No offence or disrespect to Kevin Durant. But, boy, was I wrong.

And I say the following with absolute sincerity: I have never, ever cared as much about any professional athlete as I care about Greg Oden. And I am including that strange crush I had on Andre Aggassi in 1991 that caused me to actually put up a poster of him in my bedroom (a dubious honor that he shares only with Johnny Depp--circa 21 Jump Street, Elvis, and the Beatles). Greg Oden is a cool freaking guy. He sings 'N Sync in front of hundreds of kids, badly. He talks to Barack Obama on the telephone and then goes on RIB to talk about the experience. He writes a blog, which is charming and silly as hell (if you only read one recent entry, read the one about him going to see Kanye West and Rihanna). And while you are looking at this material, consider this: THIS may be (is, in fact, likely to be) the next monster superstar of the NBA. He is a goofy, down-to-earth, self-conscious kid. And Portland is already in love with him, before we've seen him play a single NBA game, in spite of the fact that we already have a team full of great young guys who we AlSO love. Hell, I saw the guy riding in a truck during the Jr. Rose Festival Parade in June and had to hold myself back from running onto Sandy Boulevard to give him a big ol' hug. And you people know how I feel about hugs.

Those of you who are not from Portland may not understand how meaningful this team, and this particular player, are to this city. The Blazers are all that we've got--no other professional sports teams. Our state universities are represented by duck and beaver mascots. With the exception of some great runners (moment of silence for Pre) and a surprising recent run by the OSU Baseball team, we sort of know that we can't really compete--or at least can't often compete--in the realm of sports. We are the city equivalent of the kid who always gets picked last in P.E. So this is an exciting year for us. It is the chance (or the beginning of the chance) for Portland to play--hell--to compete--with the big dogs. And, because we believe in the character of this player, and the players of this team generally, we can do it without feeling a loss of integrity.
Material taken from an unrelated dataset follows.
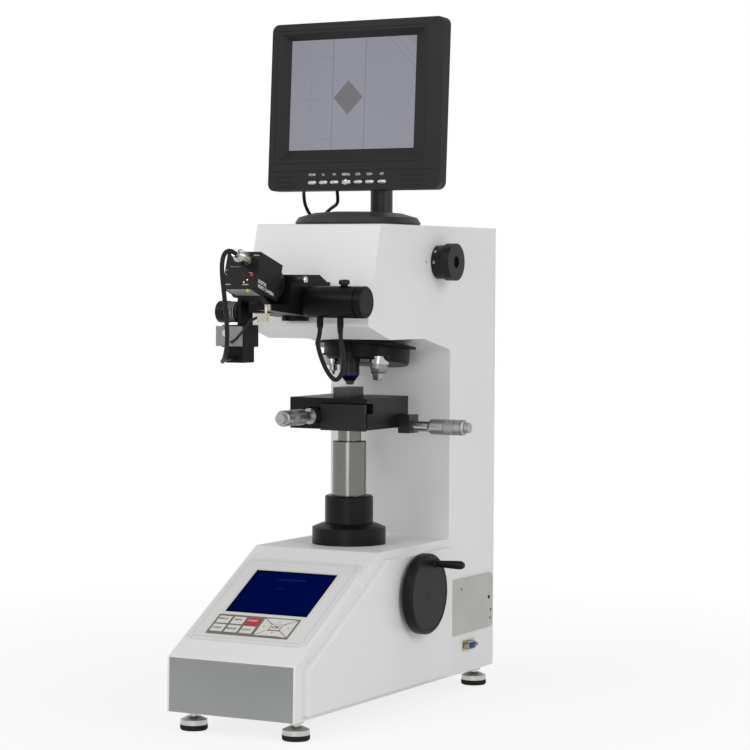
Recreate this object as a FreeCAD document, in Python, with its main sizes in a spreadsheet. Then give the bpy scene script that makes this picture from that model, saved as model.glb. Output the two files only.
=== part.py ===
import FreeCAD, Part
import math
import os
import re
import Sketcher
from FreeCAD import Placement, Rotation, Vector

# A micro hardness tester: a steel cabinet with a raised head, an XY stage on an
# elevating column, a turret with two objectives and an indenter, a camera and
# measuring eyepiece on a beam splitter, and a monitor standing on the head.
# The origin lies on the floor, midway between the four feet. X runs to the
# operator's right, Y to the back and Z up. Lengths are millimetres.

SIZES = {
    # cabinet
    "foot_height": 23.0,
    "cabinet_half_width": 79.5,
    "wall": 3.0,
    "lip_reach": 246.0,
    "lip_rise": 59.0,
    "deck_rise": 163.0,
    "slope_back_reach": 59.0,
    "column_front": 115.0,
    "ceiling_front": 47.0,
    "ridge_reach": 33.5,
    "nose_reach": 89.0,
    "brow_reach": 59.0,
    "ceiling_rise": 222.5,
    "underside_rise": 236.5,
    "nose_rise": 252.7,
    "head_rise": 366.0,
    "rear_reach": 237.0,
    "corner_round": 4.0,
    "panel_thick": 8.5,
    "panel_margin": 9.0,
    "panel_front_reach": 230.5,
    "panel_front_height": 76.0,
    "panel_rear": 108.0,
    # feet
    "foot_half_span_x": 64.0,
    "foot_half_span_y": 216.0,
    "foot_radius": 14.75,
    "foot_rubber": 6.0,
    "foot_stem_radius": 4.25,
    # console
    "plate_half_width": 73.0,
    "plate_start": 33.0,
    "plate_end": 186.0,
    "plate_thick": 2.5,
    "plate_round": 9.0,
    "window_half_width": 51.8,
    "window_start": 84.0,
    "window_end": 164.0,
    "window_depth": 8.0,
    "keypad_left": 54.0,
    "keypad_right": 48.0,
    "keypad_start": 43.0,
    "keypad_end": 78.0,
    "keypad_thick": 0.8,
    "key_height": 0.6,
    # elevating column
    "column_y": 16.0,
    "base_ring_radius": 42.4,
    "base_ring_height": 19.0,
    "collar_radius": 27.75,
    "collar_height": 55.5,
    "spigot_radius": 26.0,
    "spigot_depth": 26.0,
    "sleeve_radius": 19.55,
    "slide_gap": 0.3,
    "sleeve_bottom_rise": 26.0,
    "sleeve_top_rise": 118.5,
    "neck_radius": 13.6,
    "stage_rise": 134.0,
    "screw_radius": 6.0,
    "screw_length": 145.0,
    # bevel gears and handwheel
    "shaft_rise": 110.5,
    "gear_pitch_radius": 21.0,
    "pinion_pitch_radius": 14.0,
    "gear_teeth": 24.0,
    "pinion_teeth": 16.0,
    "face_share": 0.34,
    "tooth_backlash": 0.5,
    "gear_hub_radius": 11.0,
    "shelf_drop": 29.5,
    "shelf_thick": 8.0,
    "bracket_half_gap": 29.0,
    "bracket_thick": 4.0,
    "shaft_radius": 5.0,
    "bushing_radius": 10.0,
    "wheel_radius": 46.0,
    "wheel_back": 92.0,
    "wheel_thick": 13.7,
    "wheel_rim": 5.0,
    "wheel_recess": 3.2,
    "crank_radius_y": 13.4,
    "crank_radius_z": 33.4,
    "crank_length": 39.0,
    "crank_pin_radius": 2.0,
    # stage
    "stage_half": 50.0,
    "stage_base_thick": 9.0,
    "stage_middle_thick": 9.0,
    "stage_top_thick": 17.5,
    "stage_travel": 12.5,
    "mic_barrel_radius": 6.0,
    "mic_thimble_radius": 9.0,
    "mic_spindle_radius": 3.0,
    "x_mic_y": 52.0,
    "x_mic_rise": 1.5,
    "y_mic_x": 16.0,
    "y_mic_rise": 15.0,
    "thimble_length": 45.3,
    "ratchet_length": 5.5,
    "thimble_wall": 2.0,
    "barrel_length": 48.0,
    "x_block_thick": 14.5,
    "y_boss_length": 12.0,
    "specimen_half_x": 11.0,
    "specimen_half_y": 16.0,
    "specimen_height": 11.0,
    # turret
    "turret_tilt": 8.0,
    "station_radius": 40.0,
    "station_angle": 50.0,
    "turret_rise": 212.5,
    "turret_radius": 50.0,
    "turret_thick": 17.0,
    "flange_radius": 61.0,
    "flange_thick": 3.0,
    "turret_post_radius": 12.0,
    "turret_boss_radius": 12.0,
    "turret_boss_height": 3.0,
    "shank_radius": 7.0,
    "shank_length": 8.0,
    "main_objective_radius": 11.2,
    "main_objective_length": 26.5,
    "side_objective_length": 19.5,
    "indenter_length": 24.0,
    # optics
    "splitter_half_width": 25.0,
    "splitter_top": 495.0,
    "splitter_bottom": 448.0,
    "tongue_reach": 207.0,
    "tongue_top": 463.0,
    "camera_tilt": 17.0,
    "camera_half": 21.0,
    "camera_length": 46.8,
    "camera_y": -180.0,
    "camera_z": 485.5,
    "mount_ring_radius": 21.5,
    "mount_ring_length": 10.0,
    "mount_tube_radius": 17.0,
    "mount_tube_length": 8.0,
    "lamp_y": -129.0,
    "lamp_z": 465.5,
    "lamp_radius": 17.5,
    "lamp_end": 99.5,
    "rod_radius": 3.0,
    "rod_y": -152.0,
    "rod_z": 489.5,
    "rod_end": 38.0,
    "tongue_left": 8.0,
    "tube_radius": 11.0,
    "tube_y": -152.0,
    "tube_z": 480.0,
    "eyepiece_x": -40.0,
    "eyepiece_half": 14.0,
    "drum_radius": 12.0,
    "drum_y": -165.0,
    "drum_z": 454.0,
    "drum_pin_radius": 2.7,
    "case_height": 24.0,
    "foot_block_height": 17.0,
    # load mechanism
    "knob_y": 82.6,
    "knob_z": 510.5,
    "knob_drum_radius": 19.5,
    "knob_ring_radius": 21.5,
    "knob_length": 23.3,
    "cam_offset": 4.0,
    "lever_y": 60.0,
    "lever_z": 470.0,
    "lever_rear": 195.0,
    # monitor
    "monitor_y": 24.0,
    "monitor_rise": 137.8,
    "monitor_yaw": -4.3,
    "monitor_tilt": -2.9,
    "bezel_half_width": 117.5,
    "bezel_half_height": 97.5,
    "bezel_depth": 14.0,
    "bezel_round": 9.0,
    "screen_half_width": 85.45,
    "screen_half_height": 64.1,
    "screen_offset_x": -9.0,
    "screen_offset_z": 14.5,
    "screen_recess": 8.0,
    "back_depth": 26.0,
    "hinge_depth": 68.0,
    "key_row": -88.2,
    "key_half_length": 6.0,
    "key_half_height": 2.5,
    "key_proud": 1.2,
    "key_gap": 0.3,
    "base_radius": 72.5,
    "base_height": 15.6,
    "base_y": 34.0,
    "neck_tube_radius": 13.0,
    # rear equipment
    "printer_front": 118.0,
    "printer_rear": 230.0,
    "printer_bottom": 70.5,
    "printer_top": 136.0,
    "printer_proud": 2.5,
    "lead_diameter": 5.0,
}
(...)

And that is why Portland loves Greg Oden.

09 April 2008

Why I love Sports Talk Radio

Lately it has come to my attention that I have no idea how often I talk about certain things, or do not talk about certain things. This leads to me being surprised over and over again in the following ways:

Scenario 1: "WHAT?! How did you know that I am all about _________________ (fill in the blank with whatever thing I love)? Seriously? When did I tell you about that?"

Scenario 2: "WHAT?! You don't know that I am all about ________________ (fill in the blank with whatever thing I love)? Seriously? I have never told you about that?"
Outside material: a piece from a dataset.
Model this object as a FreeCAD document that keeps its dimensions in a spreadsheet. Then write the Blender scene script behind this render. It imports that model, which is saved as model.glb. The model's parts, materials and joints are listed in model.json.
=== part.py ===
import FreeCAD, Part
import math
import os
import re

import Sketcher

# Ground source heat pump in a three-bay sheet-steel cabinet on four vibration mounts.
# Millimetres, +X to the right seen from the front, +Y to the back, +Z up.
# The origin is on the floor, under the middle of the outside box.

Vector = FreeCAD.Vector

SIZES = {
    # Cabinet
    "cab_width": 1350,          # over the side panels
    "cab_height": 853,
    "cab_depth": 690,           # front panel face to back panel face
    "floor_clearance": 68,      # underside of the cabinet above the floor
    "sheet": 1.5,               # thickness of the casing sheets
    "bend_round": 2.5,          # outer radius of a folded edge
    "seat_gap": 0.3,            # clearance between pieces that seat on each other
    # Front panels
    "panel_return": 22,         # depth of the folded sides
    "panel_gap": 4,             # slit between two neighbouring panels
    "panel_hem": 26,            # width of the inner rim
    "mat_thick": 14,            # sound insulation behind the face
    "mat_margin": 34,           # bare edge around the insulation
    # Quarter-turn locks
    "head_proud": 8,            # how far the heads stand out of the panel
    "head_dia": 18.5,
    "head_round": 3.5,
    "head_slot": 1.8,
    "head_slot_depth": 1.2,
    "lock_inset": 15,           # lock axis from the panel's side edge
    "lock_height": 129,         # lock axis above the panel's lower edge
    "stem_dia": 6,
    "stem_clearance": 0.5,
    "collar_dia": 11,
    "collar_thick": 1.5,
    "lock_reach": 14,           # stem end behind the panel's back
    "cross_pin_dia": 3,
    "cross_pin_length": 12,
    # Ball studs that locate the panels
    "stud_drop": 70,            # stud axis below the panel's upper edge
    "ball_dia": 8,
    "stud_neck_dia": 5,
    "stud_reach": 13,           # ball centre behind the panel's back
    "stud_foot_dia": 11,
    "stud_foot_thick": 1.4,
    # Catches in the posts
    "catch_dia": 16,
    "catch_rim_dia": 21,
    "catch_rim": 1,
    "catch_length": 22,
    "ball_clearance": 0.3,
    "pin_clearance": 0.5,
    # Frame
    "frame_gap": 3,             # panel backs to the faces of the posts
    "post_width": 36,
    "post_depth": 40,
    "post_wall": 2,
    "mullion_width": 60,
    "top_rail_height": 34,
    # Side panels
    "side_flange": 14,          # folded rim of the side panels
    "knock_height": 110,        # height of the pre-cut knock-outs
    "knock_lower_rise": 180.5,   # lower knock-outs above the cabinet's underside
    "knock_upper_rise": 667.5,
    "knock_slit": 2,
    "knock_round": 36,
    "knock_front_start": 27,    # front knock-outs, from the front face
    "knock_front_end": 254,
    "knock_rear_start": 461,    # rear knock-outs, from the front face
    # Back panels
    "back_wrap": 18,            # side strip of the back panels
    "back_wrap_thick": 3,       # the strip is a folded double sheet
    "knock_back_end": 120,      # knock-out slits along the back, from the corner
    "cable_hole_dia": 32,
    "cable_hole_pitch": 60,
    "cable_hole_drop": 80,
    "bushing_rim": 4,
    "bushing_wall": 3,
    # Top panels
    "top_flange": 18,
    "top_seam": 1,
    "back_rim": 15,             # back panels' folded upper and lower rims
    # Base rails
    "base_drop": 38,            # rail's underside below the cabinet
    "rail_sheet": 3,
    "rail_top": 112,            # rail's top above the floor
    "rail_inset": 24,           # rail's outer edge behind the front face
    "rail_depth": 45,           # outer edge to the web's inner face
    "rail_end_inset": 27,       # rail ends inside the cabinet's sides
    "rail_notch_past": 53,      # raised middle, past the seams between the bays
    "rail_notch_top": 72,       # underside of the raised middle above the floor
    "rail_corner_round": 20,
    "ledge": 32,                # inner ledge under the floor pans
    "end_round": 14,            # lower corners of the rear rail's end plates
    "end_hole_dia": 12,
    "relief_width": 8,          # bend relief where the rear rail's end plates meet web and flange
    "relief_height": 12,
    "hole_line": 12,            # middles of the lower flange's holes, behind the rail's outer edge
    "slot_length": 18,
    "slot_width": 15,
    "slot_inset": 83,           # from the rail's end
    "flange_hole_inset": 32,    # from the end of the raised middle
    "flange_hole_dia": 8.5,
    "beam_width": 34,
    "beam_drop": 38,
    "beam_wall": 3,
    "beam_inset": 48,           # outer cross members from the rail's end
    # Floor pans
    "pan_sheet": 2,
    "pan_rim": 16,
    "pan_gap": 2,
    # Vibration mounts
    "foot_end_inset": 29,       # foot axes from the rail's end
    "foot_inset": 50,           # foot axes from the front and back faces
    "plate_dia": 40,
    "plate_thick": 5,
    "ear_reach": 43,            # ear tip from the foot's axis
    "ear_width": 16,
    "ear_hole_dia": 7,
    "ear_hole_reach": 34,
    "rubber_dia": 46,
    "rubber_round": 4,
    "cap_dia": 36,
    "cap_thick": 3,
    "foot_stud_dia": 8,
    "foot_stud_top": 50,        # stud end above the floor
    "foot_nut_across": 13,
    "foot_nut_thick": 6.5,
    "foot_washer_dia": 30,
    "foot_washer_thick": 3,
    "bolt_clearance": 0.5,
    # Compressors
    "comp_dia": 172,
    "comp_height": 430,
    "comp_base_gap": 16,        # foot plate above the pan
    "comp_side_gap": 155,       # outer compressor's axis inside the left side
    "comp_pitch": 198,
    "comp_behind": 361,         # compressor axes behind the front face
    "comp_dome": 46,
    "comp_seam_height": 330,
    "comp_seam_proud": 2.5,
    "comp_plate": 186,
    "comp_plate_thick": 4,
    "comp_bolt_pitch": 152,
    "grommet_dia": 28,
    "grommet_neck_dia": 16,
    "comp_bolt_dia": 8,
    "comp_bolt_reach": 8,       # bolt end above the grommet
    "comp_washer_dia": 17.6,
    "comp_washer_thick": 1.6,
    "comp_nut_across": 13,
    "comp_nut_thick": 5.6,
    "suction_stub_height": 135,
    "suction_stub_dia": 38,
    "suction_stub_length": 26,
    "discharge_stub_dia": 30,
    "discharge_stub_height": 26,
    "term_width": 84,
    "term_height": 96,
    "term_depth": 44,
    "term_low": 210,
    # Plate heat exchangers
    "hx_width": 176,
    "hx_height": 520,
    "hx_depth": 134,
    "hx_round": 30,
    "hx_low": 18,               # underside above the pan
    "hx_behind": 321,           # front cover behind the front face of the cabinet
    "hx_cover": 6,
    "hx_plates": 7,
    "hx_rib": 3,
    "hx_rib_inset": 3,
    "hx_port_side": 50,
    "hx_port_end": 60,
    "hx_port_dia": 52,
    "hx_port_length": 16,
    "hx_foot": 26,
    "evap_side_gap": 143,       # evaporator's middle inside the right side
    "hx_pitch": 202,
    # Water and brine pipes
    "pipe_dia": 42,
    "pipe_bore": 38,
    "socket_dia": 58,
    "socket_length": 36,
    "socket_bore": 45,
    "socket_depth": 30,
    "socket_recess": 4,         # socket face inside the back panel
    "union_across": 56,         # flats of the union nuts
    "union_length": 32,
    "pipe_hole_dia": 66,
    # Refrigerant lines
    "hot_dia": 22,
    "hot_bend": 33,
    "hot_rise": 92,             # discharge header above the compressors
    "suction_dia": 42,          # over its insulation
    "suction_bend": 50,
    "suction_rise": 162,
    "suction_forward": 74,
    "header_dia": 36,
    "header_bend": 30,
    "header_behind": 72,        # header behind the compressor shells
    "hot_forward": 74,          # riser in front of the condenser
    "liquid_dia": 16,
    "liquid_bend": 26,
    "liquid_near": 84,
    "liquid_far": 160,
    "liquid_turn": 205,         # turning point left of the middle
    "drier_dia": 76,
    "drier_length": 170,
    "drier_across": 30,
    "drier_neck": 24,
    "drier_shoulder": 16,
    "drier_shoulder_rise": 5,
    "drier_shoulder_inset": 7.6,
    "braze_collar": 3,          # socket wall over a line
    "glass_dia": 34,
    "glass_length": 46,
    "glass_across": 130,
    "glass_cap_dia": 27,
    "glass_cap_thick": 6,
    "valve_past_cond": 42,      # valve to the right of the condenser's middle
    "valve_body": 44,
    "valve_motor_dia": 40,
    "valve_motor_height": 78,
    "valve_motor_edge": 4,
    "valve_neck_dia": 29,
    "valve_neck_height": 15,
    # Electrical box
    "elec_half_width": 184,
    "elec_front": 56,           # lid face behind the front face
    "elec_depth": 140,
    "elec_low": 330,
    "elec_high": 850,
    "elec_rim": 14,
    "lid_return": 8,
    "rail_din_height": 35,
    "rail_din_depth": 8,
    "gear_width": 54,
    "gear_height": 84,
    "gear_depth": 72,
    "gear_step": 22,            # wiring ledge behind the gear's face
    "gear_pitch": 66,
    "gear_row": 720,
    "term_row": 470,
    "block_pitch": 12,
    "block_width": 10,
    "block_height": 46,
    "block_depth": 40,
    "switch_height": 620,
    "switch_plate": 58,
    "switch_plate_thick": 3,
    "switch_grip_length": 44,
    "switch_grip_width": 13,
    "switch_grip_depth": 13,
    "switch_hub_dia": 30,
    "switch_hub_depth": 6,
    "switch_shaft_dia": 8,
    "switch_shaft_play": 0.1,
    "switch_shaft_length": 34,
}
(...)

I have no sense of what people know about me and what they don't know.

So, I don't know if many of you know this, but I freakin' love sports talk radio. There are various reasons for this. One of them is that, in very general terms, I hate sports, but I like knowing something about them. Another reason is that, as Mikey J has helped me understand, the fact that I have no dog in any sports-related fight means that I can enjoy sports talk radio on a level of pure entertainment. It is particularly entertaining to me because (as you may or may not know), I love dudes. And sports talk radio is filled with dudes having an almost exclusively dude-oriented conversation that I can totally listen in on. Finally, I love the rhetoric of sports talk radio, which you may know if you have ever heard me talk about Jim Rome (who I love above over all other sports guys. Which is something I also have in common with Jim Rome, who loves his own show much more than he actually loves sports and certainly more than he loves all other sports guys).
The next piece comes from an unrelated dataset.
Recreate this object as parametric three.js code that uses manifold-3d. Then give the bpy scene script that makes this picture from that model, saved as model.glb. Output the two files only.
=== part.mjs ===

The language--the lingo--of sports talk radio is what keeps me coming back though. Rarely in the world do I hear more TRUE statements than I hear come out of the mouths of sports guys. Consider:

One of the greatest bonding moments that occurred last year when I was traveling with my youngest brother (who does not like to be named by name in my blogs) from Portland to Austin happened while we were listening to ESPN radio. The topic was the Super Bowl and we were in that weird 2 week time period between the time when we all know who will be playing, and when the game actually gets played. This is my least favorite time in the sports talk radio calendar, because there is, essentially, no news. So guys just jaw over the same questions over and over again until you think, "Just play the g--damn game already!" because you are so sick of the speculation about whether Peyton Manning needs a Super Bowl ring and how he is going to act if he doesn't get it (which WAS the conversation about that Super Bowl). YAWN. Anyway. That is what the conversation was about, and then we heard the greatest thing that either one of us had ever heard before. Two guys are having this totally boring conversation and then one of them dismisses ALL speculation about the strategy and playbooks and everything else by uttering the following:

"Well, you know, this all probably doesn't really matter. Cuz what it comes down to is that football isn't about the Xs and the Os--it's about the Willies and the Joes."

This statement is so awesome on so many fronts that I don't even know how to begin to parse it for you. But if you read it, and you intuitively KNOW why it is awesome, then you get it. And if you need me to parse it, well, you probably won't ever get it. It was all that Blake and I could talk about for the next several hours.

My second example comes from just about a month ago. It was the Friday before St. Patrick's Day, and I was listening to Dan Patrick's show. I don't love Dan Patrick, necessarily. But he was talking about some college basketball player and how much he didn't like the guy. His reason? "He seems like a total Eddie Haskell. I mean, he is all about the fake hustle. [Long Pause] And I hate fake hustle."

As Patrick went on to discuss what he meant by fake hustle (a discussion that I didn't need--as I knew EXACTLY what he meant), I felt like I had been hit by a freaking lightening bolt. Dan Patrick had uttered a truism that I have FELT all my life, but that I had never been able to fit into such a compact and pithy linguistic package. I DO hate fake hustle. I hate it when students try to cover up the fact that they aren't keeping up with the work by acting SUPER interested in everything that happens in class. Or c0-workers who up their game when there is a boss around. Or basketball players who dive on a ball that is going out-of-bounds when they know that it won't make a damn bit of difference. It's all about the effect. It is spectacle. Ass-kissing spectacle. Love me, because I hustle, these people seem to say.

Dan Patrick, I hate fake hustle too.

Now we're all on the same page. I love sports talk radio. I hate fake hustle. I like listening in to dude's conversations, particularly when I don't care about the topic. And I like knowing what other people do know about me and don't know about me--although I am not particularly good at figuring it out.